Non ci sono badge da passare, ma un tornello virtuale all’aperto – solitamente una piazza – presso cui presentarsi un quarto d’ora prima dell’inizio turno. Il mio, per esempio, è 18:30-21:30. Si accede allo starting point, dove si effettua un controllo del veicolo – luci clacson, ruote, pneumatici –, compilando un google form. Quando il timer segnala l’inizio del turno, si clicca sul pulsante Play e semplicemente si aspettano pizze, sushi, pinse e hamburger da consegnare. Se non arrivano ordini si resta allo starting point e si chiacchiera con i colleghi. E se piove ci si bagna.
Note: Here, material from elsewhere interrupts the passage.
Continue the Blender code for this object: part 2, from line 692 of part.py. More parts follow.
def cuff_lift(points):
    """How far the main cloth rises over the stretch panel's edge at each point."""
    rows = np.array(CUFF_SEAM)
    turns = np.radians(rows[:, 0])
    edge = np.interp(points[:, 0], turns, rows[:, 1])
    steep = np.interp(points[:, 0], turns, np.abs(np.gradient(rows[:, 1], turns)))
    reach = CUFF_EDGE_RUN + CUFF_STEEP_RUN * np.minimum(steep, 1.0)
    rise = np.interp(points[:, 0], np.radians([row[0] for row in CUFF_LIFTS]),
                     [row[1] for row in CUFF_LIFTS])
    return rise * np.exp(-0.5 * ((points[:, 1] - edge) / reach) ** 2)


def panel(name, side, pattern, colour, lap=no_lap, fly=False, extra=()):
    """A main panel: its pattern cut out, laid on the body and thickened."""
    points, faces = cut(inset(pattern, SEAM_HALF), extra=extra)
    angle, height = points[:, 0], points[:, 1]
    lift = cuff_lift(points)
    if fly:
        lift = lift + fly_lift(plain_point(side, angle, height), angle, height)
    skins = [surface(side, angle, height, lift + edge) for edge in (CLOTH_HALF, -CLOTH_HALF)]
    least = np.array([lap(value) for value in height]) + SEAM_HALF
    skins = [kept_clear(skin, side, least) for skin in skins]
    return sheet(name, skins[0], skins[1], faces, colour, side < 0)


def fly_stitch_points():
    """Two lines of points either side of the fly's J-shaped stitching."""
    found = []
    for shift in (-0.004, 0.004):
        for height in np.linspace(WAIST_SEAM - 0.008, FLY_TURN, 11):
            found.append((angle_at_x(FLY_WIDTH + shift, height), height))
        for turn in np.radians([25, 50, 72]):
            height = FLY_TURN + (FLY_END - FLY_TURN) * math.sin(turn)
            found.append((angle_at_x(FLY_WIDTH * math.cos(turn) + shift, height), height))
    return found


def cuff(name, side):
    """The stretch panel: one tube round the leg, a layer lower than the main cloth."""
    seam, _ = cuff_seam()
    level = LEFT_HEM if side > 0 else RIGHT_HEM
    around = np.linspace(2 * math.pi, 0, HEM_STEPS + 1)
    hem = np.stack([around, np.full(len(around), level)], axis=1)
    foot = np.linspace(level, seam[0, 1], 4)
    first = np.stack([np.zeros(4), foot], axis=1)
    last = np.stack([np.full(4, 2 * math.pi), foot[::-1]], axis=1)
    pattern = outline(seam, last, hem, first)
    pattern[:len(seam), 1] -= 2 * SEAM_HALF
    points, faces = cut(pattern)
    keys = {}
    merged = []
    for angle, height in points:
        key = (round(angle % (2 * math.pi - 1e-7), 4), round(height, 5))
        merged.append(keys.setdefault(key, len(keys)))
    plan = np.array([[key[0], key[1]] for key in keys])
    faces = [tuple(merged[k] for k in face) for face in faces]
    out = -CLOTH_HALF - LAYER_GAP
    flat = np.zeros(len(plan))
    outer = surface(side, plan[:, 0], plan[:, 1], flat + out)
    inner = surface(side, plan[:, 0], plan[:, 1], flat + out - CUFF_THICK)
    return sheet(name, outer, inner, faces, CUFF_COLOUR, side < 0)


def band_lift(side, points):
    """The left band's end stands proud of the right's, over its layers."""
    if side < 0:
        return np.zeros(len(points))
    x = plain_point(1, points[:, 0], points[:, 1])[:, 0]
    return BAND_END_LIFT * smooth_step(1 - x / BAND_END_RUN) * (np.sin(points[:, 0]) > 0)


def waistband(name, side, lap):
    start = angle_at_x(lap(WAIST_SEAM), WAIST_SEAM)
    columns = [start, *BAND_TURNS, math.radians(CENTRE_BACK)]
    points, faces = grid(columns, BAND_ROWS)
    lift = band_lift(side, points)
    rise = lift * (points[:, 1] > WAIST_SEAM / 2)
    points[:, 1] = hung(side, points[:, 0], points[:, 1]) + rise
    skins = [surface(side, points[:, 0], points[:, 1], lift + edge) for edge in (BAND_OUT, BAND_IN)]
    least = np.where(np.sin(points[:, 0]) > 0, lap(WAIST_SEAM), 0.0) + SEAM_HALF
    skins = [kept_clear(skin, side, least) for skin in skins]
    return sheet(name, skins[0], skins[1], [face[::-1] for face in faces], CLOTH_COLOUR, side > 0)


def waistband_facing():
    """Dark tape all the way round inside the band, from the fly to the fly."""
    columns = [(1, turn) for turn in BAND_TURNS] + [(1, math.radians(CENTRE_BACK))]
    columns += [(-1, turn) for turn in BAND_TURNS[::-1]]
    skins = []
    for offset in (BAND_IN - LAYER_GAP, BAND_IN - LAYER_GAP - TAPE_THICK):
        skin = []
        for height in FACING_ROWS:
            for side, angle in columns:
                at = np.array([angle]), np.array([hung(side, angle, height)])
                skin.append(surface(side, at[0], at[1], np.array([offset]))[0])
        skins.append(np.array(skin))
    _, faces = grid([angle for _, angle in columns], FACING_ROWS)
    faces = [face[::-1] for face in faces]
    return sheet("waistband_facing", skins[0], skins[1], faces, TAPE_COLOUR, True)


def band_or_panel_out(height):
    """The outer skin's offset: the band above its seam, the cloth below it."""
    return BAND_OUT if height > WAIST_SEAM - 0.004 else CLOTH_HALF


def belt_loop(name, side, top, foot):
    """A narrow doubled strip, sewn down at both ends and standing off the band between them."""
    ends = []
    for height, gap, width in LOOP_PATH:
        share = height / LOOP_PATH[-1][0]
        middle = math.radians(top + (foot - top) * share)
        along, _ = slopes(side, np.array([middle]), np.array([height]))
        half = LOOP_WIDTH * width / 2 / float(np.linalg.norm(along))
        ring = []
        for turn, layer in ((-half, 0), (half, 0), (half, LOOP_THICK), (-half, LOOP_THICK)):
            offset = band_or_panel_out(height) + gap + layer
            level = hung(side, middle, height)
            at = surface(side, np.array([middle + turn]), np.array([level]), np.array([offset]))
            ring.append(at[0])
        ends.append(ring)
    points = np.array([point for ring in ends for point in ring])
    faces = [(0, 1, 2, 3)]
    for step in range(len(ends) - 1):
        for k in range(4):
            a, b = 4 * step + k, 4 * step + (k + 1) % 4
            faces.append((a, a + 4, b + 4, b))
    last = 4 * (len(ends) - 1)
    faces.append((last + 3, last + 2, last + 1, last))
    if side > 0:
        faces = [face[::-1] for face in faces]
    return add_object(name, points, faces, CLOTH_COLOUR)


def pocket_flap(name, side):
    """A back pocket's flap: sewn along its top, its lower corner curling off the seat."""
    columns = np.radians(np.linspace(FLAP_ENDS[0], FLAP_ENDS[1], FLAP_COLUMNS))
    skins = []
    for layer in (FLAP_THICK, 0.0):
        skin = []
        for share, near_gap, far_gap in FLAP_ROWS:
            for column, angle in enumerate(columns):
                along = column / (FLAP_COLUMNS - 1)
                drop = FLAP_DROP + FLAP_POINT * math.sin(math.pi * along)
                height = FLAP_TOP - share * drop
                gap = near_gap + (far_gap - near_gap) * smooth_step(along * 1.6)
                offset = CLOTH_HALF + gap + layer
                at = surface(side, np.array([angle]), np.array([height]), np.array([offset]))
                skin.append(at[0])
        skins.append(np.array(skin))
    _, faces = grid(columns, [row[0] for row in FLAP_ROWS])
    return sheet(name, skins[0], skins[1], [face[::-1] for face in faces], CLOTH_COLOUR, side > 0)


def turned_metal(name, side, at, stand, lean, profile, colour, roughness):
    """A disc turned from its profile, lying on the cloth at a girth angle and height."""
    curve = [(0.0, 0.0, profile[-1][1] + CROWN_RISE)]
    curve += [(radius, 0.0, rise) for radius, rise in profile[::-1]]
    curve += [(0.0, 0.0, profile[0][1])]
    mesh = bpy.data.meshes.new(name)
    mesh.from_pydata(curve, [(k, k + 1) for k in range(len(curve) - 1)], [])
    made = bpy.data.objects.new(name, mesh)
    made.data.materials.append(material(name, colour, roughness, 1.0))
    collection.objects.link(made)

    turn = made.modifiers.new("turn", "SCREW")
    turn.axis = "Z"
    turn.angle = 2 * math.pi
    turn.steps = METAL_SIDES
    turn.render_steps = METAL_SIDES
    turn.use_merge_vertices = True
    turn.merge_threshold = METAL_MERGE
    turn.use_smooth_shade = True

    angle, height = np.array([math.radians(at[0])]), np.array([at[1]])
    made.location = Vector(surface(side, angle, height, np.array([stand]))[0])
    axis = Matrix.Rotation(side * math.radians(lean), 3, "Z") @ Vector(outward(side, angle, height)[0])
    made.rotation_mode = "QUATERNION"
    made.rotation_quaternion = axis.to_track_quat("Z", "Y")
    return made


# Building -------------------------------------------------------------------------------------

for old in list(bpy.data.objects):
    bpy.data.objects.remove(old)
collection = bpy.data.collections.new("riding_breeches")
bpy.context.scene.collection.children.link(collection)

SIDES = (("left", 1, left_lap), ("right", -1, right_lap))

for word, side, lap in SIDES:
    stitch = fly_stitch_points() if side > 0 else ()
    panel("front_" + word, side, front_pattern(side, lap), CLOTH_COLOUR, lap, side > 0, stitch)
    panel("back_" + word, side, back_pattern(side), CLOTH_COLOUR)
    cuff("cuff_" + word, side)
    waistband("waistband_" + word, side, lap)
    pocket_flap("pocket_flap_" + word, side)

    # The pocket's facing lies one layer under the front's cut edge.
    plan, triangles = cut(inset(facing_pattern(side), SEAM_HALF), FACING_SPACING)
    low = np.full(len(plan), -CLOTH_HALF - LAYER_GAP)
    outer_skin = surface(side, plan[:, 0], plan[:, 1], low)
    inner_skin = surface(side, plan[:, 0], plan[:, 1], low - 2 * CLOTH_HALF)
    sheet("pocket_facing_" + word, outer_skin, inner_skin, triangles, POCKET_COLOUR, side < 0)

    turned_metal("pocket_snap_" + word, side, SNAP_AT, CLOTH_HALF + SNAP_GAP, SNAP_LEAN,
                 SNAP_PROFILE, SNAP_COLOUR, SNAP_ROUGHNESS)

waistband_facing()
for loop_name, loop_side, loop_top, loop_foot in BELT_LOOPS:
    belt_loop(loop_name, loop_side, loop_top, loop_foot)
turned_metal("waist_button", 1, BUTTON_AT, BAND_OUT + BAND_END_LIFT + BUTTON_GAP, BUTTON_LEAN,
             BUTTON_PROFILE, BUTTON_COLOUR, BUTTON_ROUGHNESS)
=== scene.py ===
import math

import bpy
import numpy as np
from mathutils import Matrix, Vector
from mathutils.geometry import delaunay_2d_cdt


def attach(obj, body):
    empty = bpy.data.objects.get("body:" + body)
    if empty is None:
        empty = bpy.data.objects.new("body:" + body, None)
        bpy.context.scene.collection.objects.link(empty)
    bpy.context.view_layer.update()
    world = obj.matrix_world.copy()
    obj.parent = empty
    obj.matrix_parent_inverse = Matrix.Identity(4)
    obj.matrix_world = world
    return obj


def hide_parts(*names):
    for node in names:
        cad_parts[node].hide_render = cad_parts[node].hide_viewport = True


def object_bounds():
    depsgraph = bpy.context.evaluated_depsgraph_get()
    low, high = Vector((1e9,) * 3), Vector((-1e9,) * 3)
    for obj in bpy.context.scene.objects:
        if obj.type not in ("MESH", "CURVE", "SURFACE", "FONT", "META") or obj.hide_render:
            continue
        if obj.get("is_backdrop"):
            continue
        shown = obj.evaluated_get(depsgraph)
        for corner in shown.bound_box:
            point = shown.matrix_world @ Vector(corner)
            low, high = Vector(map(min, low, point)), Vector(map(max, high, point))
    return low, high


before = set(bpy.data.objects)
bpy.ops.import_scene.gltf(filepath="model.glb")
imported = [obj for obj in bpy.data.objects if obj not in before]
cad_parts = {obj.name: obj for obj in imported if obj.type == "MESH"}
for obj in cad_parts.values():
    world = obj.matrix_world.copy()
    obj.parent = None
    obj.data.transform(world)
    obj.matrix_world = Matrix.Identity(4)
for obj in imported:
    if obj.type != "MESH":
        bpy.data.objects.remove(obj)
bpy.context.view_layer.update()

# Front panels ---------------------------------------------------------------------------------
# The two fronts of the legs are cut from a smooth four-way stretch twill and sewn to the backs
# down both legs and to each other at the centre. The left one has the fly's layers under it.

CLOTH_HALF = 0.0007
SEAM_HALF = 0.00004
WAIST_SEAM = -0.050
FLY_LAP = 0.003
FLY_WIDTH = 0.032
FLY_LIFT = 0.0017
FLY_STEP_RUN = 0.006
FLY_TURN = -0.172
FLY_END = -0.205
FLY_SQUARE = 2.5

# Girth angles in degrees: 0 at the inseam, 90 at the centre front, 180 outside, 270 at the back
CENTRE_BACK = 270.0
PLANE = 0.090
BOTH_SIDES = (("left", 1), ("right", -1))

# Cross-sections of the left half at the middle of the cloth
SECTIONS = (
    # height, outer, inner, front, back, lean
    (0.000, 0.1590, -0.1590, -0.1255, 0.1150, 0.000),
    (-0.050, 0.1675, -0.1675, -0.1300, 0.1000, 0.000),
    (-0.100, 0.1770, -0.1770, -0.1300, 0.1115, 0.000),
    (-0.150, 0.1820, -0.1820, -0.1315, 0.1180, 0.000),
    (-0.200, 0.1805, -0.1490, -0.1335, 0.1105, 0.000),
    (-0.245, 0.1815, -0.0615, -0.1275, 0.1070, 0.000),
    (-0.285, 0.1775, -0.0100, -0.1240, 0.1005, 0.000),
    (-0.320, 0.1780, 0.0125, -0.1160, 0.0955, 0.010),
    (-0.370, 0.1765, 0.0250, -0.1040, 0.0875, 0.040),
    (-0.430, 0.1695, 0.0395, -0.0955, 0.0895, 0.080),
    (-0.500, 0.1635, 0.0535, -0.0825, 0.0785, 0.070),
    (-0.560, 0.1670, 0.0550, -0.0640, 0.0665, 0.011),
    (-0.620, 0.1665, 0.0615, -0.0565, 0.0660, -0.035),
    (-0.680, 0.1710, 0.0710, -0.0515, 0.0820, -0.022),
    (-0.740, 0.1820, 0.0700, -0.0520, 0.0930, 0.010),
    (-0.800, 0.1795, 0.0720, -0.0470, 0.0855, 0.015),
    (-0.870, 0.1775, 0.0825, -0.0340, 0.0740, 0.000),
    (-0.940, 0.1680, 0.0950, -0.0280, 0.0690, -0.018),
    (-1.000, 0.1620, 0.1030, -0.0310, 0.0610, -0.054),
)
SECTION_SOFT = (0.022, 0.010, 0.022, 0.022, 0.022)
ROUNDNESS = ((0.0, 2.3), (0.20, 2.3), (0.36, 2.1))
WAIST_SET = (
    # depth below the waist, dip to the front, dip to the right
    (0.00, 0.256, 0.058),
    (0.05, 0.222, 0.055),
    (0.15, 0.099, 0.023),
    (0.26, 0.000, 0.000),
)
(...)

La quotidianità è un po’ diversa per chi lavora per le altre piattaforme, che non hanno la certezza di una retribuzione. Si può lavorare ininterrottamente dalle 11 alle 23 e verso la bella stagione si prosegue fino a mezzanotte, l’una. Loro restano online e si posizionano più vicino possibile all’ingresso dei ristoranti dove c’è più affluenza.
Nella loro app sono evidenziate le zone più “calde”. E vederli tutti lì vicini uno all’altro in attesa del sacchetto da consegnare dà l’idea di come si combatta per un pezzo di pane. Il punto è che è l’algoritmo che comanda: più consegne fai più te ne vengono assegnate. Se ne fai poche, te ne arrivano meno. Se resti online 12 ore sei in posizione alta in classifica. Ma questo sistema un po’ di frenesia te la mette, ne va della qualità della vita.